-- START OF RECORDS SHOWN --

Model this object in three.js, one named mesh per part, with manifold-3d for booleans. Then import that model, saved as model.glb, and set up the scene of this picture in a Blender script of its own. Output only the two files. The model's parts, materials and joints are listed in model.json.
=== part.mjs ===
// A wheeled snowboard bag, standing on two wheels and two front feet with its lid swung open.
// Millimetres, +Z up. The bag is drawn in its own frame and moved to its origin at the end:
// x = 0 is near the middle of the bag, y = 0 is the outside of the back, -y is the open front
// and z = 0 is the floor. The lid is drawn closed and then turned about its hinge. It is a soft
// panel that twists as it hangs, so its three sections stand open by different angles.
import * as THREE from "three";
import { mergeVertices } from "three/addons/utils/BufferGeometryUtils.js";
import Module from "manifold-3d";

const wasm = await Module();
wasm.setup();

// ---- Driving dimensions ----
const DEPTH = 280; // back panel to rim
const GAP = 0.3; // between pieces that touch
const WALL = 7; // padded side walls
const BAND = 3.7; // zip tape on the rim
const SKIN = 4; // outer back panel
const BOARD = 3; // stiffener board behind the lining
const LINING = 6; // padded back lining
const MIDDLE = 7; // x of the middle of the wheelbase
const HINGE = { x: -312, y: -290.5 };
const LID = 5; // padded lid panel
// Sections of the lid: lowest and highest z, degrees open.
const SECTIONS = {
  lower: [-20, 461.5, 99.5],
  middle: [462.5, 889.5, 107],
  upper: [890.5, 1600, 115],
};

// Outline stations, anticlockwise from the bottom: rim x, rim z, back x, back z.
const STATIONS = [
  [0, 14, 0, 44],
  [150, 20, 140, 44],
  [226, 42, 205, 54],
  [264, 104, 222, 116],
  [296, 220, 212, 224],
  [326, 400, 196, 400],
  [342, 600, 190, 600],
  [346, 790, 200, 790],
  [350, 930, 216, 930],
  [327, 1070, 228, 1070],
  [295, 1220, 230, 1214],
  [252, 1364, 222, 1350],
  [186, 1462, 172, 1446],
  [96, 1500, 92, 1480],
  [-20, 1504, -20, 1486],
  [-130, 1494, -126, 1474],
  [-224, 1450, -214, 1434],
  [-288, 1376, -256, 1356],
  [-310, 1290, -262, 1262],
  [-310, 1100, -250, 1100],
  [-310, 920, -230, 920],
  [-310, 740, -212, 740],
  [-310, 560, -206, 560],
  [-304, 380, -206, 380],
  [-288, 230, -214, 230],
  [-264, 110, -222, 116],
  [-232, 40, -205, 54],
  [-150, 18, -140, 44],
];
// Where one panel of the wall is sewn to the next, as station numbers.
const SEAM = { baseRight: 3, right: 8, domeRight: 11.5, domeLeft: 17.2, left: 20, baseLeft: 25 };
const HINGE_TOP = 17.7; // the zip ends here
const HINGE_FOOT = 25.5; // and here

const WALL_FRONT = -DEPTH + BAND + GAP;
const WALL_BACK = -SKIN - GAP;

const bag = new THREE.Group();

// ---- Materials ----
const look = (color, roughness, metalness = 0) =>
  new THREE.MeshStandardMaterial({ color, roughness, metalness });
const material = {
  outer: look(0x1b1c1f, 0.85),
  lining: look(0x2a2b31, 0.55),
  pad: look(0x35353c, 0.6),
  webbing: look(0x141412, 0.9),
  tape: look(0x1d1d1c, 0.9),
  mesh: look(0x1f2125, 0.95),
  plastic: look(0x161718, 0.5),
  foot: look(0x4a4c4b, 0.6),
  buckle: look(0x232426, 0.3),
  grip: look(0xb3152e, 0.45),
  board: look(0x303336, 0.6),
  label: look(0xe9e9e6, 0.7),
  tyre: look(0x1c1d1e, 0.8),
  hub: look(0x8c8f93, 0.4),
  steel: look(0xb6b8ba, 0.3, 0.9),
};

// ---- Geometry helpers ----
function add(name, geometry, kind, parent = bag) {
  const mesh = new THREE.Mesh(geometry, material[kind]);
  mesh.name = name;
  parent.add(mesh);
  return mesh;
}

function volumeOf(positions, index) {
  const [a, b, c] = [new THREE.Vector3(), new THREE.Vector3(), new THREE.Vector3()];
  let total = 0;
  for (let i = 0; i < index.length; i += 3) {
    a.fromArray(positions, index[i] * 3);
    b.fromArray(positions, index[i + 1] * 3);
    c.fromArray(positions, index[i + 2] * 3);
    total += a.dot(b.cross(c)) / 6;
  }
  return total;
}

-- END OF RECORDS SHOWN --
-- START OF RECORDS SHOWN --

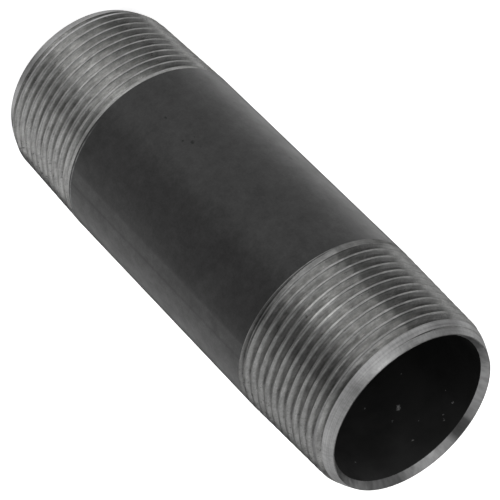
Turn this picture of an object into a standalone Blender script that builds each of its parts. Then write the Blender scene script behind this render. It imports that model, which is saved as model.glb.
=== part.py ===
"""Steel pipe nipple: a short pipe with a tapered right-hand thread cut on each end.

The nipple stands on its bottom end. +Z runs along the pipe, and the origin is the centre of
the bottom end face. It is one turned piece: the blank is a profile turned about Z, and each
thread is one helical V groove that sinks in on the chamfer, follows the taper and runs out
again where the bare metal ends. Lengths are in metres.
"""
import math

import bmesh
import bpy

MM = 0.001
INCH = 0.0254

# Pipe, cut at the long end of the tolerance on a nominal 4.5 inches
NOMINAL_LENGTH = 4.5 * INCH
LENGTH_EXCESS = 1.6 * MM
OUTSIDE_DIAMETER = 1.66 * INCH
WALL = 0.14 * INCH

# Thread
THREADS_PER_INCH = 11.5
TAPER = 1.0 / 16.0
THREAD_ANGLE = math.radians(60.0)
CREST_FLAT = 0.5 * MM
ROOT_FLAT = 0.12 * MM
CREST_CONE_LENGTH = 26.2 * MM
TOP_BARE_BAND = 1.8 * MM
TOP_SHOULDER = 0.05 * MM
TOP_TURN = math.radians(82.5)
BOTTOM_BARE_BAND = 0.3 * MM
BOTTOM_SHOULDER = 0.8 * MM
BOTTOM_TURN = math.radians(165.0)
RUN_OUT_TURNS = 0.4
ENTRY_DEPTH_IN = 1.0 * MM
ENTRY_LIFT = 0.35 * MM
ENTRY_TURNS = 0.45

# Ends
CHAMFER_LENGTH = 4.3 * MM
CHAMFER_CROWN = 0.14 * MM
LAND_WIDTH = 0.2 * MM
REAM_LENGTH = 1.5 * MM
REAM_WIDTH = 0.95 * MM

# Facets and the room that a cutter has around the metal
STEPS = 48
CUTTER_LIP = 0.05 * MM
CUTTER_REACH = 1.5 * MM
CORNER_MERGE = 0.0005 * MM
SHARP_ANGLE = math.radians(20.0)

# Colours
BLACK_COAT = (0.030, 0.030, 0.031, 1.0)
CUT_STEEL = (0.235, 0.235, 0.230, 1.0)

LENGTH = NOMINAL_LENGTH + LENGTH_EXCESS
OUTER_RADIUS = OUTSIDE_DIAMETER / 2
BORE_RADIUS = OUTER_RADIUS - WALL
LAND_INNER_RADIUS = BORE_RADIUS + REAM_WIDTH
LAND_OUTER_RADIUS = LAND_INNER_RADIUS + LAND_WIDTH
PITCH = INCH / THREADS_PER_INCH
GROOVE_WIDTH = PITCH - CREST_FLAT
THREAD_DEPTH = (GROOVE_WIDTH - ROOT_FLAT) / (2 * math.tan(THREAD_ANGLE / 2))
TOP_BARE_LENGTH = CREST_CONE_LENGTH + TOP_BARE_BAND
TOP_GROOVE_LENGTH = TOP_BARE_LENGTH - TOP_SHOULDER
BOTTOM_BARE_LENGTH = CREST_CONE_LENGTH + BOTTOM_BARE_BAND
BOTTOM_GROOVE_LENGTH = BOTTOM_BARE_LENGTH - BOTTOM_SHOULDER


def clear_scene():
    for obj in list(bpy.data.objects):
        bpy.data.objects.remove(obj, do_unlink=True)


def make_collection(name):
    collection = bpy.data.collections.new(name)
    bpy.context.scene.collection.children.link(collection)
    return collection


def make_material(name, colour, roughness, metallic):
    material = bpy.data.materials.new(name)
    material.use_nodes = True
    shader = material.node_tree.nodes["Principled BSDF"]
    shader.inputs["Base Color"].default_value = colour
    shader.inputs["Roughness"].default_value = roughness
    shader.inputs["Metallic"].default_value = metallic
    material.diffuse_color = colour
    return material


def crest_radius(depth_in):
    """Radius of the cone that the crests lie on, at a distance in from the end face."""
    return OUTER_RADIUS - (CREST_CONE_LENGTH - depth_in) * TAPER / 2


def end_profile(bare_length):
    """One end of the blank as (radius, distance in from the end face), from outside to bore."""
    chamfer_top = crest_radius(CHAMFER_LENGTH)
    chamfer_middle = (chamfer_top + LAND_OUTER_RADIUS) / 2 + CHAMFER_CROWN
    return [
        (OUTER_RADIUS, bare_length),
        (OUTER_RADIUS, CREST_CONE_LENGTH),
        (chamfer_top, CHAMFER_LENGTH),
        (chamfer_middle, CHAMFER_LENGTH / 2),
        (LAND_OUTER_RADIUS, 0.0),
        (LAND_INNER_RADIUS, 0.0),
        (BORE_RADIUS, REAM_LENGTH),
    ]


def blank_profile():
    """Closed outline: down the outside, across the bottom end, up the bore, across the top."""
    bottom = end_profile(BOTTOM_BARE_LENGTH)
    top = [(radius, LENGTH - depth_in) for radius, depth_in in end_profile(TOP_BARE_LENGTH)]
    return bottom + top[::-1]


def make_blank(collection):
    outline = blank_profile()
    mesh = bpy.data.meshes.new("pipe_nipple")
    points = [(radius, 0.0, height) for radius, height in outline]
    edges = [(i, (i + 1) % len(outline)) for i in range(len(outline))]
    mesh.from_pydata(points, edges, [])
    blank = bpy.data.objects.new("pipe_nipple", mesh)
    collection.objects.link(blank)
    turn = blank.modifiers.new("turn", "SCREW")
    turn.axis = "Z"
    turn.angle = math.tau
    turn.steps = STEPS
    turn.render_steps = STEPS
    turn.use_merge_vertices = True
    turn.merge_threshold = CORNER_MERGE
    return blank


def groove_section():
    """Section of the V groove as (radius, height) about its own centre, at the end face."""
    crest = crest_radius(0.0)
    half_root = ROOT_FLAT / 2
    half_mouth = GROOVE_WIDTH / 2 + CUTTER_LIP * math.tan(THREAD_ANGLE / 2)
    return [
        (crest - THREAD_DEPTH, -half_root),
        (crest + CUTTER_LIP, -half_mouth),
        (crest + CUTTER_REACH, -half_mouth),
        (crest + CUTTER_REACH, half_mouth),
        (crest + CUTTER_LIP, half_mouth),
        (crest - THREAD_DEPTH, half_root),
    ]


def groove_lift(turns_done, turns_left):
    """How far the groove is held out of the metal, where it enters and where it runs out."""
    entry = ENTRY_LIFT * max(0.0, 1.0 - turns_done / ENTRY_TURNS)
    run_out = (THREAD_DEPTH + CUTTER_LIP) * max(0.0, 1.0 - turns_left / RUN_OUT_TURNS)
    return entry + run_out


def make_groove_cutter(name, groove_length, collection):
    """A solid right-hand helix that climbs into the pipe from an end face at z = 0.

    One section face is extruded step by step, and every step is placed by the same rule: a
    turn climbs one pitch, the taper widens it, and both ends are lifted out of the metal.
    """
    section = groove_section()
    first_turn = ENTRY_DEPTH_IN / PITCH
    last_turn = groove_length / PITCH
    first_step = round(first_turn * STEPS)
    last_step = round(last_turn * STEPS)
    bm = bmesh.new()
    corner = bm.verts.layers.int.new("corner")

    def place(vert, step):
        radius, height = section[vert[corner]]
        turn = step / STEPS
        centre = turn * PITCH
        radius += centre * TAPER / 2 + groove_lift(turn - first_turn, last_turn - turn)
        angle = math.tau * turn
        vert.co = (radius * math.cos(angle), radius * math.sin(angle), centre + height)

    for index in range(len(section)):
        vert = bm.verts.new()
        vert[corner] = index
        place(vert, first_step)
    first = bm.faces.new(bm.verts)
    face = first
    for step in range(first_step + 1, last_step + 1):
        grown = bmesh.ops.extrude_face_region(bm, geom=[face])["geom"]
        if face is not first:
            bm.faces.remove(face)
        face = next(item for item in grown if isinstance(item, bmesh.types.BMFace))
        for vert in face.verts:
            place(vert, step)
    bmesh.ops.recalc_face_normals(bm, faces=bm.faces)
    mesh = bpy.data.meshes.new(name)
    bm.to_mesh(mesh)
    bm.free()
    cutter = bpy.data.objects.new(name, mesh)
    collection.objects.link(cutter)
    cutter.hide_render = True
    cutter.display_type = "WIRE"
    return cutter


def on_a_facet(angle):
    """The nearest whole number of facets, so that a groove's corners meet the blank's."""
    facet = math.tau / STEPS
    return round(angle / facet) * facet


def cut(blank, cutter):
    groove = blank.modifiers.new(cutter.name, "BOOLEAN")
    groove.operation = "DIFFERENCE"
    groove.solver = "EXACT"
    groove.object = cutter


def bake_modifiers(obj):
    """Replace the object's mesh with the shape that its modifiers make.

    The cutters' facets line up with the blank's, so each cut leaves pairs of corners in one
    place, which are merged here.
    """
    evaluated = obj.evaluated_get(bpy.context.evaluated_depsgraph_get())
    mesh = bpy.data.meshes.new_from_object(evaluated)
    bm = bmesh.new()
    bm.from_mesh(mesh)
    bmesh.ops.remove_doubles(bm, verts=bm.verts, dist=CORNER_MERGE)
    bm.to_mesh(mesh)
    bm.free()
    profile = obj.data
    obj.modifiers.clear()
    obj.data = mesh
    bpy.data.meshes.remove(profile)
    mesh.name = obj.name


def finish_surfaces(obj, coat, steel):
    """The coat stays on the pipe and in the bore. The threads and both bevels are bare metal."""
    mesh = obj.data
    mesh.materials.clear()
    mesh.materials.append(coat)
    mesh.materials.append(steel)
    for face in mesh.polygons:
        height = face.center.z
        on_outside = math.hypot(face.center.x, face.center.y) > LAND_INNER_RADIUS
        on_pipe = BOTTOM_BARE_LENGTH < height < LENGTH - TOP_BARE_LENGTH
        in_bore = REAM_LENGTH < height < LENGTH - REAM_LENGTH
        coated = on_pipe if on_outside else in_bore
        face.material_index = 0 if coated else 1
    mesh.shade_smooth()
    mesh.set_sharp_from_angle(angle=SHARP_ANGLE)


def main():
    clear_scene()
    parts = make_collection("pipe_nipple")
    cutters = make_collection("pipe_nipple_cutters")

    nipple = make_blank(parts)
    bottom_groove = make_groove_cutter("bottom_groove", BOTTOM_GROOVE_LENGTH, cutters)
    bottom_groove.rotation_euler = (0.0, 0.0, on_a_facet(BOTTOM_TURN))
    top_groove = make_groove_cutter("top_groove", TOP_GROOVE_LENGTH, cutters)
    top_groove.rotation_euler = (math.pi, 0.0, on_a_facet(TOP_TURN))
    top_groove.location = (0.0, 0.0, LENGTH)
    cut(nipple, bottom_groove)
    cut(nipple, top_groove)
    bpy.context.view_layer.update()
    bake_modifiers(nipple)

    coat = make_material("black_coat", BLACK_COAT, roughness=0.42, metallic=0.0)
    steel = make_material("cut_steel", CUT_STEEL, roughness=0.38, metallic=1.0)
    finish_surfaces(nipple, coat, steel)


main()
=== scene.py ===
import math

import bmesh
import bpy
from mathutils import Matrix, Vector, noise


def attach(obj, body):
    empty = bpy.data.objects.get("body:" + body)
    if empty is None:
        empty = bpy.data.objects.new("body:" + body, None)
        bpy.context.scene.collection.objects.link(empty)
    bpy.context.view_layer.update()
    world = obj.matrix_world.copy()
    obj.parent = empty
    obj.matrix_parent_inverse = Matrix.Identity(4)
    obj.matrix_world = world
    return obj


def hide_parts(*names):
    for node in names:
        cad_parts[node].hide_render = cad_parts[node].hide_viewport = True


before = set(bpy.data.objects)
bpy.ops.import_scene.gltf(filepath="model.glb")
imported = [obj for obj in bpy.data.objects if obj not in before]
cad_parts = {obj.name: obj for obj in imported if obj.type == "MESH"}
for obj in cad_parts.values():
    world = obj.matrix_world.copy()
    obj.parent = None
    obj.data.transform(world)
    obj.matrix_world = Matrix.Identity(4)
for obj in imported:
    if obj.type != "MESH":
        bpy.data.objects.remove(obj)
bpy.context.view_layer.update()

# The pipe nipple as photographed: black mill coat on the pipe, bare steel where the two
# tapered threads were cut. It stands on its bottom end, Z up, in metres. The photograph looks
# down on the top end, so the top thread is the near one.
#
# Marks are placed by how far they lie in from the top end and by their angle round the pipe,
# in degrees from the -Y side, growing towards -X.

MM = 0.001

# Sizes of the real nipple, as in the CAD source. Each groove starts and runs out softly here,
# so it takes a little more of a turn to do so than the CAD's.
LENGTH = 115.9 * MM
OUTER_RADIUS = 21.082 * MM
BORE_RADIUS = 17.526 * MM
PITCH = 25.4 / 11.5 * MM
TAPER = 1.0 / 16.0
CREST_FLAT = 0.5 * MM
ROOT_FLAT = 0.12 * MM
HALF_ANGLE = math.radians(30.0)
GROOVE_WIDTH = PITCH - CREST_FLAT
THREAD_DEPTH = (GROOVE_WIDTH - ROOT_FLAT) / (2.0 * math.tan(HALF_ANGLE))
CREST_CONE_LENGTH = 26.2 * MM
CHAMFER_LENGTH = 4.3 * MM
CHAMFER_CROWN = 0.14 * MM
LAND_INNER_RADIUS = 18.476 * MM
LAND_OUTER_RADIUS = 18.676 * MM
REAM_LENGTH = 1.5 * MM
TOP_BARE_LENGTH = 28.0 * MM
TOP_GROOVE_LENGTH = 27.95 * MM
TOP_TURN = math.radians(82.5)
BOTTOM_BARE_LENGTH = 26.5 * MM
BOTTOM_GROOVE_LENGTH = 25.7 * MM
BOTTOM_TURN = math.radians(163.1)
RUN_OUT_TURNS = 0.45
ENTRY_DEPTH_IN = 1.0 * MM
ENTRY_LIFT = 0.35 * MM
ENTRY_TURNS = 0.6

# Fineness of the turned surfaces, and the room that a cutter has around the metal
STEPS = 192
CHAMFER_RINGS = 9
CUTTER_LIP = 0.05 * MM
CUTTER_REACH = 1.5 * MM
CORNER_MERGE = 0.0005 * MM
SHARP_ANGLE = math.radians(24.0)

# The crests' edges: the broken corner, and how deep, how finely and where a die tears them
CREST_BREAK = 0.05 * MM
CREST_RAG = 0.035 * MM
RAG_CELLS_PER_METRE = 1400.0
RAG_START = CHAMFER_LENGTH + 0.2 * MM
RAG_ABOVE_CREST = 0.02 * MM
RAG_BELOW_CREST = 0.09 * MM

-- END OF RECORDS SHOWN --

TASK TO CARRY OUT: Transcribe, exactly and exclusively, the run of lines that opens with the line bearing "Turn this picture" and closes with the line bearing "WALL = 0.14 * INCH".

WRITTEN SOLUTION:
Turn this picture of an object into a standalone Blender script that builds each of its parts. Then write the Blender scene script behind this render. It imports that model, which is saved as model.glb.
=== part.py ===
"""Steel pipe nipple: a short pipe with a tapered right-hand thread cut on each end.

The nipple stands on its bottom end. +Z runs along the pipe, and the origin is the centre of
the bottom end face. It is one turned piece: the blank is a profile turned about Z, and each
thread is one helical V groove that sinks in on the chamfer, follows the taper and runs out
again where the bare metal ends. Lengths are in metres.
"""
import math

import bmesh
import bpy

MM = 0.001
INCH = 0.0254

# Pipe, cut at the long end of the tolerance on a nominal 4.5 inches
NOMINAL_LENGTH = 4.5 * INCH
LENGTH_EXCESS = 1.6 * MM
OUTSIDE_DIAMETER = 1.66 * INCH
WALL = 0.14 * INCH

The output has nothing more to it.